--- Recorded information ---

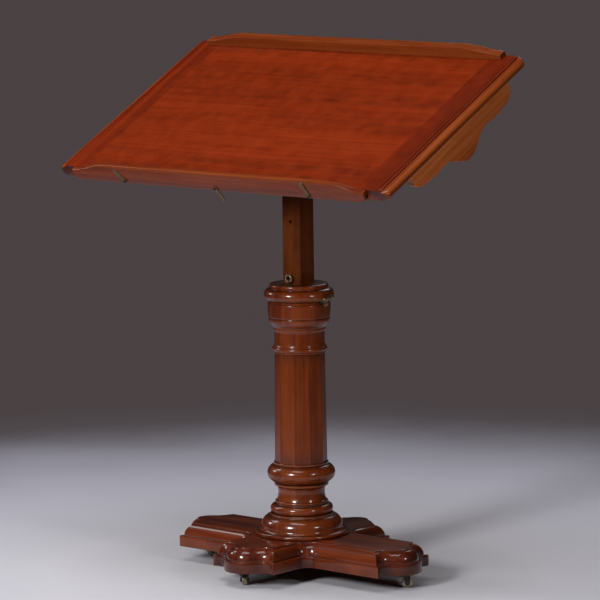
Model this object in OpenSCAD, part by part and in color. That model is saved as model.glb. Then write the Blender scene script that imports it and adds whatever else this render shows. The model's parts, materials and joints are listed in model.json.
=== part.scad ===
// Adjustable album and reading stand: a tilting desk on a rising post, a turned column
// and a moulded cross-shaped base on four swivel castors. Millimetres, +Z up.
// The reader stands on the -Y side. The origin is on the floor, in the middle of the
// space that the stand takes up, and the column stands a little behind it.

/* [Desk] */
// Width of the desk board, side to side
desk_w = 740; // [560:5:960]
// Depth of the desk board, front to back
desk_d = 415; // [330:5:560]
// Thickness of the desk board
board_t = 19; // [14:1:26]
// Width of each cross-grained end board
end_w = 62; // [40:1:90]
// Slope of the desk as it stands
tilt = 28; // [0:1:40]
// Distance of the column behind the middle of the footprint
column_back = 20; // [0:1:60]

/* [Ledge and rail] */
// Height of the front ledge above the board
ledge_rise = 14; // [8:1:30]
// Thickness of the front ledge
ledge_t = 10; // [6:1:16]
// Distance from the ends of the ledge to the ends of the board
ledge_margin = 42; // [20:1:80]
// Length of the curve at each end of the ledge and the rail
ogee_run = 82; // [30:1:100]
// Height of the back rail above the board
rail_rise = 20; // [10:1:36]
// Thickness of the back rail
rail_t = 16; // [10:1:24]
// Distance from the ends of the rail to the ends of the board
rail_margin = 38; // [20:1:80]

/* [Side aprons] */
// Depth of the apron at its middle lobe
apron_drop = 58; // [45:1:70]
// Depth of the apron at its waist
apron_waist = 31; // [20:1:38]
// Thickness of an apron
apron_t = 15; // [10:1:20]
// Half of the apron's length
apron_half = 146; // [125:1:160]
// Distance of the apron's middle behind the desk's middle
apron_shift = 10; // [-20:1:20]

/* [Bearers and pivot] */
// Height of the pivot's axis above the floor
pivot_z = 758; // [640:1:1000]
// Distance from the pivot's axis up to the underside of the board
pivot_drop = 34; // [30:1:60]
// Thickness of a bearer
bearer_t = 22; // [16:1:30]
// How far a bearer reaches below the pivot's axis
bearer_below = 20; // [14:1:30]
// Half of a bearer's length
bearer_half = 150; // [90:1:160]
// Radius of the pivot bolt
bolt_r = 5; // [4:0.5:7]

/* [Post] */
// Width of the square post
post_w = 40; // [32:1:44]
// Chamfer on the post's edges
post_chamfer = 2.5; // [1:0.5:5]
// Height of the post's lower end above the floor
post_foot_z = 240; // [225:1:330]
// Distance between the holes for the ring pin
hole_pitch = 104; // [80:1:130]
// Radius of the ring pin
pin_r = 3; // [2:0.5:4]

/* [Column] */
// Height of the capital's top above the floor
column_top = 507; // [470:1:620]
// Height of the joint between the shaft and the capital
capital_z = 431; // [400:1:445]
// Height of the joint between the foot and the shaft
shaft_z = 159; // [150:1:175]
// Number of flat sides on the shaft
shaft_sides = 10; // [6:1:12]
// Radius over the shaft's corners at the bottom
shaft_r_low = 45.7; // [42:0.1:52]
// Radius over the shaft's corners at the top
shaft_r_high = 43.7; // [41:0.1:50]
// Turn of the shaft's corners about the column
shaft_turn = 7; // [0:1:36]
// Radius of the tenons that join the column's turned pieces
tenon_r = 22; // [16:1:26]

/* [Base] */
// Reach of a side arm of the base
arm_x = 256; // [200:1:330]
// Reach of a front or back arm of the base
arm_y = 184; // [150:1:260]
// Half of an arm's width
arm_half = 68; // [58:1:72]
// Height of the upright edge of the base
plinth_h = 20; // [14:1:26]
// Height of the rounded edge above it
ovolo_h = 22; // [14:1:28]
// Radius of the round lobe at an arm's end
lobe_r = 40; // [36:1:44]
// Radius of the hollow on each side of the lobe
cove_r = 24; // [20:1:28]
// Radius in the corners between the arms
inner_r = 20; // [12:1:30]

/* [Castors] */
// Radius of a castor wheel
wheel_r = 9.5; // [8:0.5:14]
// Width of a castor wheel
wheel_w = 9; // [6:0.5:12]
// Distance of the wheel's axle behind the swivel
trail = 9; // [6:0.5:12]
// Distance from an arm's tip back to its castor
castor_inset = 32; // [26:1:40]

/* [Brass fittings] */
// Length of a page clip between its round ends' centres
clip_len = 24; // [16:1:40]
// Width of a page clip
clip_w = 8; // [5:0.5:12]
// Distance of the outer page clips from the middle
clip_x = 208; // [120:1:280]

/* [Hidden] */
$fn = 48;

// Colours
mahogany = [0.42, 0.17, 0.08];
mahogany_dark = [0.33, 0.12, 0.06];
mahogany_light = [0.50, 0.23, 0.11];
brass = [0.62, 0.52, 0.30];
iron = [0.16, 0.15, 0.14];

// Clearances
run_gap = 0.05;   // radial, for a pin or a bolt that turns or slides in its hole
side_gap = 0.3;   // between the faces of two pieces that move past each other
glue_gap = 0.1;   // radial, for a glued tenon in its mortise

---

Can you give every line above again, exactly as written?

- **The completed task**:
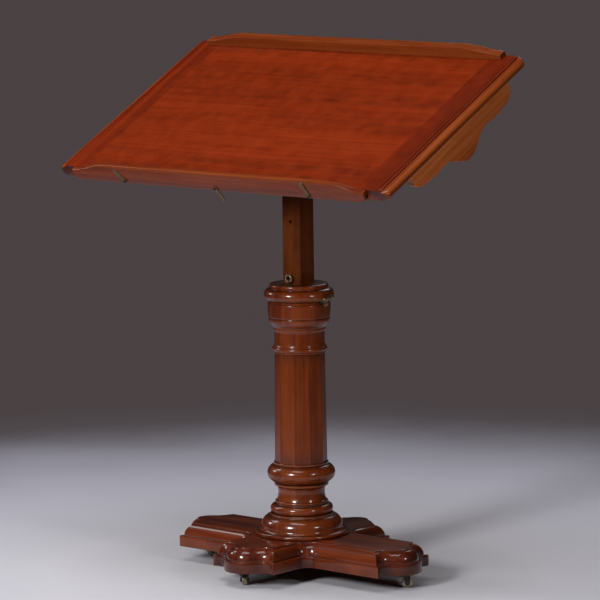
Model this object in OpenSCAD, part by part and in color. That model is saved as model.glb. Then write the Blender scene script that imports it and adds whatever else this render shows. The model's parts, materials and joints are listed in model.json.
=== part.scad ===
// Adjustable album and reading stand: a tilting desk on a rising post, a turned column
// and a moulded cross-shaped base on four swivel castors. Millimetres, +Z up.
// The reader stands on the -Y side. The origin is on the floor, in the middle of the
// space that the stand takes up, and the column stands a little behind it.

/* [Desk] */
// Width of the desk board, side to side
desk_w = 740; // [560:5:960]
// Depth of the desk board, front to back
desk_d = 415; // [330:5:560]
// Thickness of the desk board
board_t = 19; // [14:1:26]
// Width of each cross-grained end board
end_w = 62; // [40:1:90]
// Slope of the desk as it stands
tilt = 28; // [0:1:40]
// Distance of the column behind the middle of the footprint
column_back = 20; // [0:1:60]

/* [Ledge and rail] */
// Height of the front ledge above the board
ledge_rise = 14; // [8:1:30]
// Thickness of the front ledge
ledge_t = 10; // [6:1:16]
// Distance from the ends of the ledge to the ends of the board
ledge_margin = 42; // [20:1:80]
// Length of the curve at each end of the ledge and the rail
ogee_run = 82; // [30:1:100]
// Height of the back rail above the board
rail_rise = 20; // [10:1:36]
// Thickness of the back rail
rail_t = 16; // [10:1:24]
// Distance from the ends of the rail to the ends of the board
rail_margin = 38; // [20:1:80]

/* [Side aprons] */
// Depth of the apron at its middle lobe
apron_drop = 58; // [45:1:70]
// Depth of the apron at its waist
apron_waist = 31; // [20:1:38]
// Thickness of an apron
apron_t = 15; // [10:1:20]
// Half of the apron's length
apron_half = 146; // [125:1:160]
// Distance of the apron's middle behind the desk's middle
apron_shift = 10; // [-20:1:20]

/* [Bearers and pivot] */
// Height of the pivot's axis above the floor
pivot_z = 758; // [640:1:1000]
// Distance from the pivot's axis up to the underside of the board
pivot_drop = 34; // [30:1:60]
// Thickness of a bearer
bearer_t = 22; // [16:1:30]
// How far a bearer reaches below the pivot's axis
bearer_below = 20; // [14:1:30]
// Half of a bearer's length
bearer_half = 150; // [90:1:160]
// Radius of the pivot bolt
bolt_r = 5; // [4:0.5:7]

/* [Post] */
// Width of the square post
post_w = 40; // [32:1:44]
// Chamfer on the post's edges
post_chamfer = 2.5; // [1:0.5:5]
// Height of the post's lower end above the floor
post_foot_z = 240; // [225:1:330]
// Distance between the holes for the ring pin
hole_pitch = 104; // [80:1:130]
// Radius of the ring pin
pin_r = 3; // [2:0.5:4]

/* [Column] */
// Height of the capital's top above the floor
column_top = 507; // [470:1:620]
// Height of the joint between the shaft and the capital
capital_z = 431; // [400:1:445]
// Height of the joint between the foot and the shaft
shaft_z = 159; // [150:1:175]
// Number of flat sides on the shaft
shaft_sides = 10; // [6:1:12]
// Radius over the shaft's corners at the bottom
shaft_r_low = 45.7; // [42:0.1:52]
// Radius over the shaft's corners at the top
shaft_r_high = 43.7; // [41:0.1:50]
// Turn of the shaft's corners about the column
shaft_turn = 7; // [0:1:36]
// Radius of the tenons that join the column's turned pieces
tenon_r = 22; // [16:1:26]

/* [Base] */
// Reach of a side arm of the base
arm_x = 256; // [200:1:330]
// Reach of a front or back arm of the base
arm_y = 184; // [150:1:260]
// Half of an arm's width
arm_half = 68; // [58:1:72]
// Height of the upright edge of the base
plinth_h = 20; // [14:1:26]
// Height of the rounded edge above it
ovolo_h = 22; // [14:1:28]
// Radius of the round lobe at an arm's end
lobe_r = 40; // [36:1:44]
// Radius of the hollow on each side of the lobe
cove_r = 24; // [20:1:28]
// Radius in the corners between the arms
inner_r = 20; // [12:1:30]

/* [Castors] */
// Radius of a castor wheel
wheel_r = 9.5; // [8:0.5:14]
// Width of a castor wheel
wheel_w = 9; // [6:0.5:12]
// Distance of the wheel's axle behind the swivel
trail = 9; // [6:0.5:12]
// Distance from an arm's tip back to its castor
castor_inset = 32; // [26:1:40]

/* [Brass fittings] */
// Length of a page clip between its round ends' centres
clip_len = 24; // [16:1:40]
// Width of a page clip
clip_w = 8; // [5:0.5:12]
// Distance of the outer page clips from the middle
clip_x = 208; // [120:1:280]

/* [Hidden] */
$fn = 48;

// Colours
mahogany = [0.42, 0.17, 0.08];
mahogany_dark = [0.33, 0.12, 0.06];
mahogany_light = [0.50, 0.23, 0.11];
brass = [0.62, 0.52, 0.30];
iron = [0.16, 0.15, 0.14];

// Clearances
run_gap = 0.05;   // radial, for a pin or a bolt that turns or slides in its hole
side_gap = 0.3;   // between the faces of two pieces that move past each other
glue_gap = 0.1;   // radial, for a glued tenon in its mortise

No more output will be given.